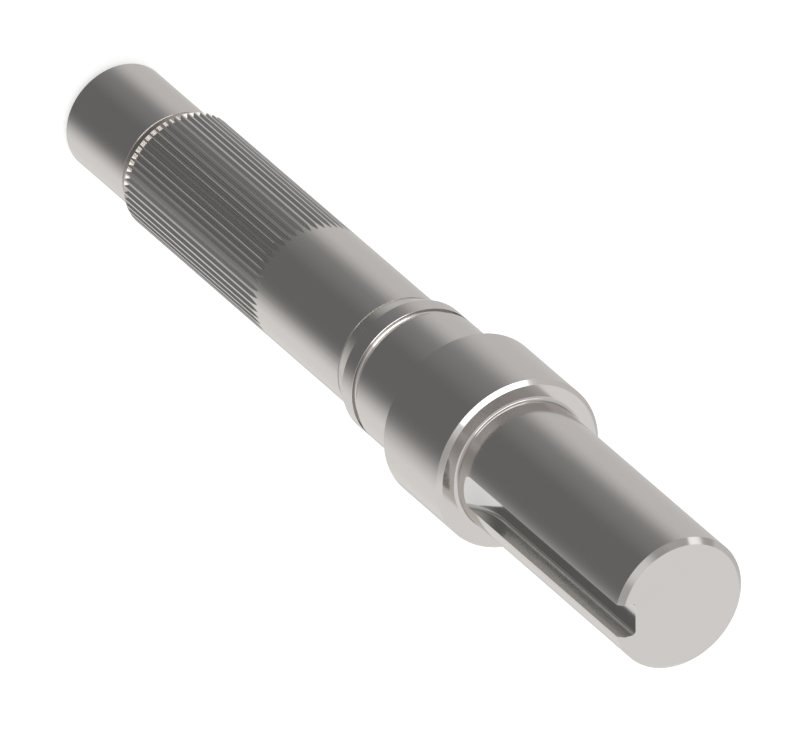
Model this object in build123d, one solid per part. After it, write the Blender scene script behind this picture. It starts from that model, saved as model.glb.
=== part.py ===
from build123d import *
from math import acos, degrees, radians, tan
import os

# Keyed and splined drive shaft, turned from one steel bar, in millimetres.
# It stands on the end of its pilot journal: the shaft's axis is +Z, the origin is the
# centre of that end face, and the keyway opens towards +X.

# Pilot journal at the foot, for the small support bearing
PILOT_DIAMETER = 31.75
PILOT_LENGTH = 32.25
PILOT_CHAMFER = 1.5

# Spline: fine serrations for a hub that is pressed on over the pilot journal. The tooth
# spaces are 90 degree vees. They start against the back of the ramp, and at the top the
# round cutter lifts out of them.
HUB_CLEARANCE = 1.125
TOOTH_COUNT = 54
TOOTH_DEPTH = 0.75
SPACE_BOTTOM_WIDTH = 0.1
SPACE_FLANK_ANGLE = 45.0
SPLINE_LAND = 0.15
SPLINE_LENGTH = 71.3
SPLINE_CUTTER_RADIUS = 15.0

# Body: the spline and the plain stretch above it, turned to one diameter
BODY_LENGTH = 117.85

# Ramps: the shallow cones that lead a fitted part onto the spline and onto the seat
SPLINE_RAMP_ANGLE = 27.5
SEAT_RAMP_ANGLE = 20.0
RAMP_FOOT_FILLET = 1.0

# Bearing seat, with the groove of the ring that keeps the bearing against the collar
SEAT_DIAMETER = 40.0
SEAT_LENGTH = 35.8
SEAT_FILLET = 0.8
BEARING_WIDTH = 23.0
RING_THICKNESS = 1.57
GROOVE_DEPTH = 1.25
GROOVE_WIDTH = 2.5

# Collar, the shaft's largest diameter
COLLAR_DIAMETER = 49.2
COLLAR_WIDTH = 28.9
COLLAR_BACK_CHAMFER = 0.3
COLLAR_FRONT_CHAMFER = 1.2

# Drive journal with the keyway, at the top
DRIVE_DIAMETER = 38.1
DRIVE_LENGTH = 83.5
DRIVE_CHAMFER = 1.5
SHOULDER_FILLET = 1.0

# Keyway: flat floor to the end face, and a curved end left by the disc cutter, which
# stops clear of the shoulder
KEY_WIDTH = 9.525
KEY_DEPTH = 5.36
KEY_SHOULDER_GAP = 3.75
KEY_CUTTER_RADIUS = 19.05
KEY_CORNER_FILLET = 1.0

# How far the cutters reach past the metal that they remove
CUTTER_CLEARANCE = 0.2


def ramp_rise(start_radius, end_radius, angle):
    """Height that a cone takes between two radii, at an angle to the axis."""
    return (end_radius - start_radius) / tan(radians(angle))


def run_out_length(depth, cutter_radius):
    """Length along the shaft over which a round cutter rises out of a cut of this depth."""
    return (2 * cutter_radius * depth - depth**2) ** 0.5


def lift_out_angle(depth, cutter_radius):
    """Turn about the cutter's centre after which its rim has left a cut of this depth."""
    return degrees(acos(1 - (depth + CUTTER_CLEARANCE) / cutter_radius))


pilot_radius = PILOT_DIAMETER / 2
root_radius = pilot_radius + HUB_CLEARANCE
body_radius = root_radius + TOOTH_DEPTH
seat_radius = SEAT_DIAMETER / 2
groove_radius = seat_radius - GROOVE_DEPTH
collar_radius = COLLAR_DIAMETER / 2
drive_radius = DRIVE_DIAMETER / 2

# Heights above the foot, at the start or the end of each stretch
pilot_top = PILOT_LENGTH
body_foot = pilot_top + ramp_rise(pilot_radius, body_radius, SPLINE_RAMP_ANGLE)
body_top = pilot_top + BODY_LENGTH
seat_foot = body_top + ramp_rise(body_radius, seat_radius, SEAT_RAMP_ANGLE)
collar_foot = body_top + SEAT_LENGTH
collar_top = collar_foot + COLLAR_WIDTH
shaft_top = collar_top + DRIVE_LENGTH


def turned_blank():
    """The bar as it leaves the lathe: half of its outline, revolved about the axis."""
    groove_foot = collar_foot - BEARING_WIDTH - RING_THICKNESS
    groove_top = groove_foot + GROOVE_WIDTH

    pilot_corner = (pilot_radius, pilot_top)
    body_corner = (body_radius, body_top)
    seat_corner = (seat_radius, collar_foot)
    shoulder_corner = (drive_radius, collar_top)

    outline = Polyline(
        (0, 0),
        (pilot_radius - PILOT_CHAMFER, 0),
        (pilot_radius, PILOT_CHAMFER),
        pilot_corner,
        (body_radius, body_foot),
        body_corner,
        (seat_radius, seat_foot),
        (seat_radius, groove_foot),
        (groove_radius, groove_foot),
        (groove_radius, groove_top),
        (seat_radius, groove_top),
        seat_corner,
        (collar_radius - COLLAR_BACK_CHAMFER, collar_foot),
        (collar_radius, collar_foot + COLLAR_BACK_CHAMFER),
        (collar_radius, collar_top - COLLAR_FRONT_CHAMFER),
        (collar_radius - COLLAR_FRONT_CHAMFER, collar_top),
        shoulder_corner,
        (drive_radius, shaft_top - DRIVE_CHAMFER),
        (drive_radius - DRIVE_CHAMFER, shaft_top),
        (0, shaft_top),
        close=True,
    )
    section = Sketch() + make_face(outline)
    rounded = [(pilot_corner, RAMP_FOOT_FILLET), (body_corner, RAMP_FOOT_FILLET)]
    rounded += [(seat_corner, SEAT_FILLET), (shoulder_corner, SHOULDER_FILLET)]
    for corner, radius in rounded:
        vertex = section.vertices().sort_by_distance((*corner, 0))[0]
        section = fillet(vertex, radius)
    return revolve(Plane.XZ * section, Axis.Z)


def tooth_space():
    """What the spline cutter removes between two teeth, on the +X side of the shaft."""
    spaces_foot = body_foot + SPLINE_LAND
    run_out = run_out_length(TOOTH_DEPTH, SPLINE_CUTTER_RADIUS)
    full_depth_top = spaces_foot + SPLINE_LENGTH - run_out
    height = TOOTH_DEPTH + CUTTER_CLEARANCE
    half_bottom = SPACE_BOTTOM_WIDTH / 2
    half_mouth = half_bottom + height * tan(radians(SPACE_FLANK_ANGLE))
    section = Plane.XY.offset(full_depth_top) * make_face(
        Polyline(
            (root_radius, -half_bottom),
            (root_radius + height, -half_mouth),
            (root_radius + height, half_mouth),
            (root_radius, half_bottom),
            close=True,
        )
    )
    straight = extrude(section, full_depth_top - spaces_foot, dir=(0, 0, -1))
    cutter_axis = Axis((root_radius + SPLINE_CUTTER_RADIUS, 0, full_depth_top), (0, 1, 0))
    lift_out = revolve(section, cutter_axis, lift_out_angle(TOOTH_DEPTH, SPLINE_CUTTER_RADIUS))
    return straight + lift_out


def keyway():
    """What the disc cutter removes for the key, open at the end face."""
    floor_radius = drive_radius - KEY_DEPTH
    floor_foot = collar_top + KEY_SHOULDER_GAP + run_out_length(KEY_DEPTH, KEY_CUTTER_RADIUS)
    height = KEY_DEPTH + CUTTER_CLEARANCE
    slot = Rectangle(height, KEY_WIDTH, align=(Align.MIN, Align.CENTER))
    slot = fillet(slot.vertices().group_by(Axis.X)[0], KEY_CORNER_FILLET)
    section = Plane((floor_radius, 0, floor_foot)) * slot
    straight = extrude(section, shaft_top - floor_foot + CUTTER_CLEARANCE, dir=(0, 0, 1))
    cutter_axis = Axis((floor_radius + KEY_CUTTER_RADIUS, 0, floor_foot), (0, -1, 0))
    lift_out = revolve(section, cutter_axis, lift_out_angle(KEY_DEPTH, KEY_CUTTER_RADIUS))
    return straight + lift_out


def shaft():
    """The finished piece, with one space of the spline in line with the keyway."""
    spaces = PolarLocations(0, TOOTH_COUNT) * tooth_space()
    return turned_blank() - keyway() - spaces


os.makedirs("parts", exist_ok=True)
export_step(shaft(), "parts/keyed_shaft.step")
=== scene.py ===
from math import acos, asin, atan2, cos, pi, radians, sin, sqrt, tan

import bmesh
import bpy
from mathutils import Matrix, Vector


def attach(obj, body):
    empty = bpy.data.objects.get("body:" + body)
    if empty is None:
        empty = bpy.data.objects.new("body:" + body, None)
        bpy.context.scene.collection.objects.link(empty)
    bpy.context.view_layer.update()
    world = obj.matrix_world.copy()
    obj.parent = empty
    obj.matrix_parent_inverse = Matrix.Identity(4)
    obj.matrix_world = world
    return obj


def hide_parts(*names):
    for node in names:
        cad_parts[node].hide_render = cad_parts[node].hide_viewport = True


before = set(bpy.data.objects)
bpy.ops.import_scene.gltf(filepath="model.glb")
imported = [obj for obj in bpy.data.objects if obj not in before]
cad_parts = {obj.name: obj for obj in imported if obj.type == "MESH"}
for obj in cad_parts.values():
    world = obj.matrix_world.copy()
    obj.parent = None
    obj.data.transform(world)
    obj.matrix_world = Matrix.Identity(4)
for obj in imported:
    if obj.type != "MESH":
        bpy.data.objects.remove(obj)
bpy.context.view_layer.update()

MM = 0.001


# Camera
# A long lens, far away, looks down at the drive end. It is turned about its own line of
# sight, so that the standing shaft lies from upper left to lower right in the picture.
camera_bearing = radians(-49.55)
camera_height = asin(0.75)
picture_turn = radians(40.904)
lens_length, film_width = 1400, 36
picture_width = 210.8 * MM
aim = Vector((0, 0, 152.2 * MM))

to_camera_flat = Vector((cos(camera_bearing), sin(camera_bearing), 0))
across = to_camera_flat.cross(Vector((0, 0, 1)))
to_camera = to_camera_flat * cos(camera_height) + Vector((0, 0, sin(camera_height)))
along = across.cross(to_camera)
right = along * cos(picture_turn) + across * sin(picture_turn)
up = across * cos(picture_turn) - along * sin(picture_turn)

# what is left of the lens's foreshortening is shared out between the ends and the middle
camera_shift = (right * 0.4 - up * 0.26 - across * 0.65) * MM
camera_distance = picture_width * lens_length / film_width

camera_data = bpy.data.cameras.new("camera")
camera_data.lens, camera_data.sensor_width = lens_length, film_width
camera_data.clip_start, camera_data.clip_end = 1, 30
camera = bpy.data.objects.new("camera", camera_data)
place = Matrix((right, up, to_camera)).transposed().to_4x4()
place.translation = aim + camera_shift + to_camera * camera_distance
camera.matrix_world = place
bpy.context.scene.collection.objects.link(camera)
bpy.context.scene.camera = camera


# Shaft blank
# One bar of steel, turned between centres: pilot journal, body, bearing seat with its ring
# groove, collar and drive journal. Its half outline is spun into the whole bar.
COLUMNS = 432
PILOT_RADIUS, ROOT_RADIUS, BODY_RADIUS = 15.875, 17.0, 17.75
SEAT_RADIUS, GROOVE_RADIUS, COLLAR_RADIUS, DRIVE_RADIUS = 20.0, 18.75, 24.6, 19.05
SPLINE_RAMP = radians(27.5)
PILOT_TOP = 32.25
BODY_FOOT = PILOT_TOP + (BODY_RADIUS - PILOT_RADIUS) / tan(SPLINE_RAMP)
BODY_TOP, SEAT_FOOT = 150.1, 156.2818
GROOVE_FOOT, GROOVE_TOP = 161.33, 163.83
COLLAR_FOOT, COLLAR_TOP = 185.9, 214.8
SHAFT_TOP = 298.3
END_CHAMFER, COLLAR_BACK_CHAMFER, COLLAR_FRONT_CHAMFER = 1.5, 0.3, 1.2
SEAT_FILLET, SHOULDER_FILLET = 0.8, 1.0
GROOVE_FACET, GROOVE_FILLET = 0.3, 0.2
EDGE, SPLINE_EDGE = 0.12, 0.05

# the tool leaves a fine relief at the foot of each ramp, which shows as a bright line
PILOT_RELIEF_RADIUS, PILOT_RELIEF_FOOT = PILOT_RADIUS - 0.14, PILOT_TOP - 0.45
PILOT_RELIEF_TOP = PILOT_TOP - 0.14 / tan(SPLINE_RAMP)
BODY_RELIEF_RADIUS, BODY_RELIEF_FOOT = BODY_RADIUS - 0.08, BODY_TOP - 0.15

# each corner: radius, height, rounding radius, facets of the rounding
outline = [
    (PILOT_RADIUS - END_CHAMFER, 0, 0, 0),
    (PILOT_RADIUS, END_CHAMFER, EDGE, 2),
    (PILOT_RADIUS, PILOT_RELIEF_FOOT, 0, 0),
    (PILOT_RELIEF_RADIUS, PILOT_RELIEF_FOOT, 0, 0),
    (PILOT_RELIEF_RADIUS, PILOT_RELIEF_TOP, 0, 0),
    (BODY_RADIUS, BODY_FOOT, SPLINE_EDGE, 1),
    (BODY_RADIUS, BODY_RELIEF_FOOT, 0, 0),
    (BODY_RELIEF_RADIUS, BODY_RELIEF_FOOT, 0, 0),
    (BODY_RELIEF_RADIUS, BODY_TOP, 0, 0),
    (SEAT_RADIUS, SEAT_FOOT, 2 * EDGE, 1),
    (SEAT_RADIUS, GROOVE_FOOT, EDGE, 1),
    (GROOVE_RADIUS, GROOVE_FOOT, GROOVE_FACET, 1),
    (GROOVE_RADIUS, GROOVE_TOP, GROOVE_FILLET, 3),
    (SEAT_RADIUS, GROOVE_TOP, EDGE, 2),
    (SEAT_RADIUS, COLLAR_FOOT, SEAT_FILLET, 12),
    (COLLAR_RADIUS - COLLAR_BACK_CHAMFER, COLLAR_FOOT, EDGE, 2),
    (COLLAR_RADIUS, COLLAR_FOOT + COLLAR_BACK_CHAMFER, EDGE, 2),
    (COLLAR_RADIUS, COLLAR_TOP - COLLAR_FRONT_CHAMFER, EDGE, 2),
    (COLLAR_RADIUS - COLLAR_FRONT_CHAMFER, COLLAR_TOP, EDGE, 2),
    (DRIVE_RADIUS, COLLAR_TOP, SHOULDER_FILLET, 12),
    (DRIVE_RADIUS, SHAFT_TOP - END_CHAMFER, EDGE, 2),
    (DRIVE_RADIUS - END_CHAMFER, SHAFT_TOP, 0, 0),
]
blank = bmesh.new()
corners = [blank.verts.new((radius * MM, 0, height * MM)) for radius, height, *_ in outline]
for lower, upper in zip(corners, corners[1:]):
    blank.edges.new((lower, upper))
turns = []
for below, corner, above in zip(corners, corners[1:], corners[2:]):
    turns.append((corner.co - below.co).angle(above.co - corner.co))
for corner, turn, (_, _, rounding, facets) in zip(corners[1:-1], turns, outline[1:-1]):
    if rounding:
        bmesh.ops.bevel(
            blank, geom=[corner], offset=rounding * MM * tan(turn / 2), offset_type="OFFSET",
            affect="VERTICES", segments=facets, profile=0.5, material=-1,
        )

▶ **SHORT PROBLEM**
Repeat word for word the lines from the line containing "return turned_blank() - keyway() - spaces" to the line containing "imported = [obj", both lines included; nothing else should appear.

▶ **COMPLETE OUTPUT**
    return turned_blank() - keyway() - spaces


os.makedirs("parts", exist_ok=True)
export_step(shaft(), "parts/keyed_shaft.step")
=== scene.py ===
from math import acos, asin, atan2, cos, pi, radians, sin, sqrt, tan

import bmesh
import bpy
from mathutils import Matrix, Vector


def attach(obj, body):
    empty = bpy.data.objects.get("body:" + body)
    if empty is None:
        empty = bpy.data.objects.new("body:" + body, None)
        bpy.context.scene.collection.objects.link(empty)
    bpy.context.view_layer.update()
    world = obj.matrix_world.copy()
    obj.parent = empty
    obj.matrix_parent_inverse = Matrix.Identity(4)
    obj.matrix_world = world
    return obj


def hide_parts(*names):
    for node in names:
        cad_parts[node].hide_render = cad_parts[node].hide_viewport = True


before = set(bpy.data.objects)
bpy.ops.import_scene.gltf(filepath="model.glb")
imported = [obj for obj in bpy.data.objects if obj not in before]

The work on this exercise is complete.